The United States could therefore find itself alone facing both Iran and international antagonism. Granted that the anti-American international coalition that arose following the U.S. withdrawal from the nuclear accord hasn’t impressed Trump, but there’s a fundamental difference between diplomacy and war. In any case, even when it comes to such circumstances, Washington doesn’t appear to have a convincing road map.

The dilemma that should guide any military confrontation is whether it should be broken down into a series of attacks designed to “send a message” or whether an assault should be reserved for a last resort that would be applied with full force. In other circumstances, the response to the attacks in the Gulf could have sufficed with surgical, one-time strikes that would send a message.

But the Gulf region could react poorly to narrowly targeted attacks and spiral quickly into a battlefield involving many countries. It appears that this consideration rather than a loss of life among Iranian civilians is what stopped Trump from carrying out his earlier decision.

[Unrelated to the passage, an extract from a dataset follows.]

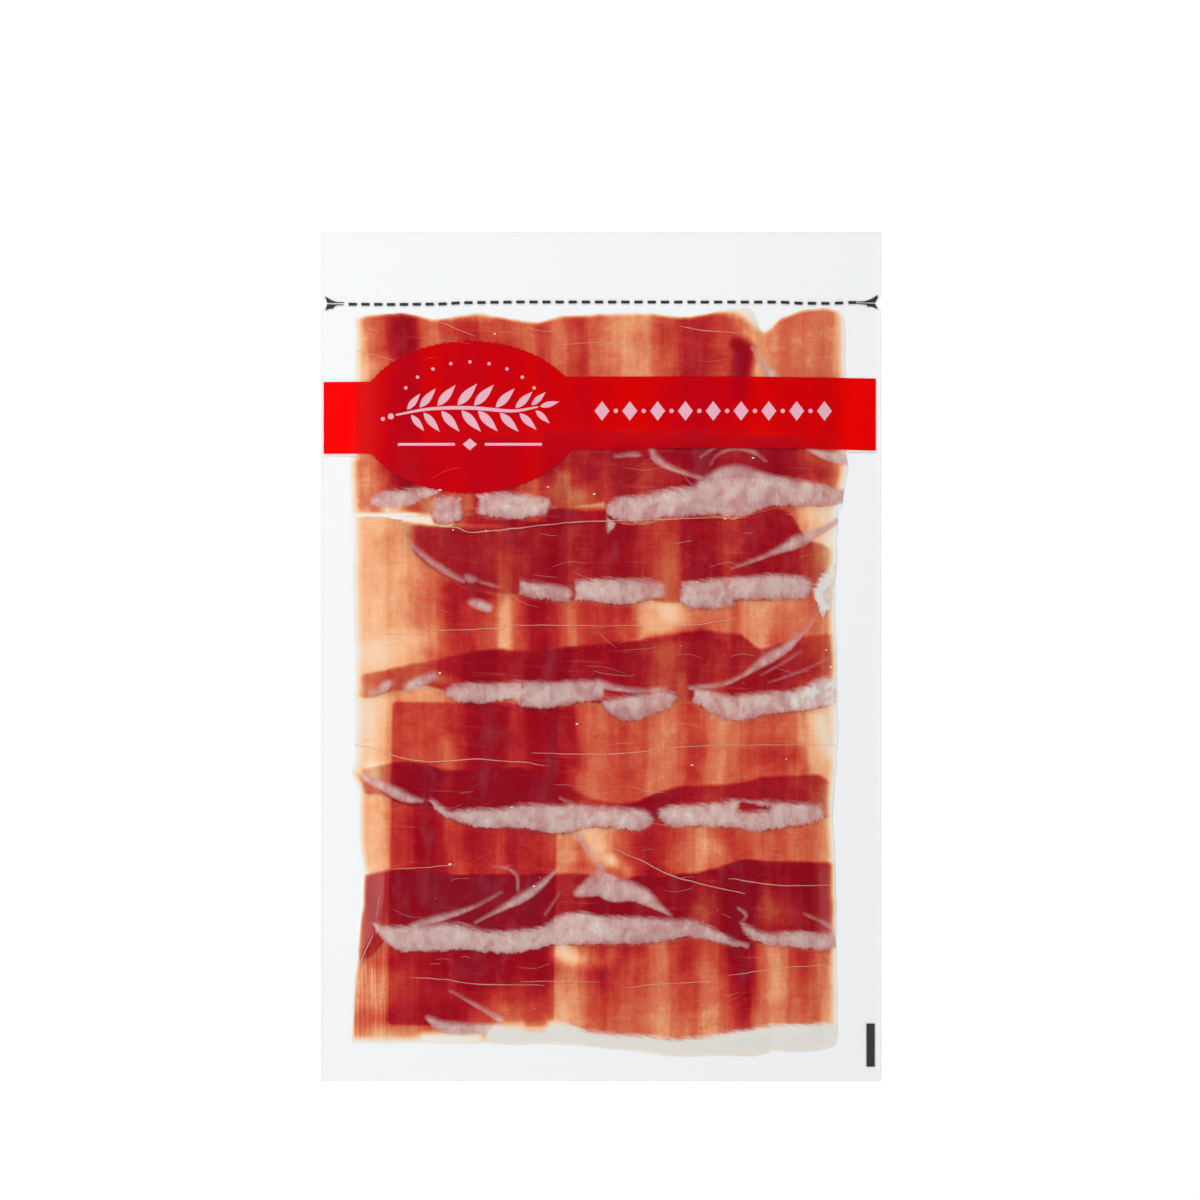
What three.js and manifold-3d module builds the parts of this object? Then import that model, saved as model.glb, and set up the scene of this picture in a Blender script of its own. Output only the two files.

Israel will certainly tell him that in the process he has raised the threshold for a response and that Iran will interpret the decision as weakness on the part of the United States, because that’s how things are in the Middle East. From Jerusalem’s standpoint, a twofold opportunity has been missed – Sending Iran a message, and it’s the United States, not Israel, that would send the message. But sending messages isn’t a linear process that assures a desired result. Israel learned that well on other fronts, just as the United States learned its lesson in its own confrontations.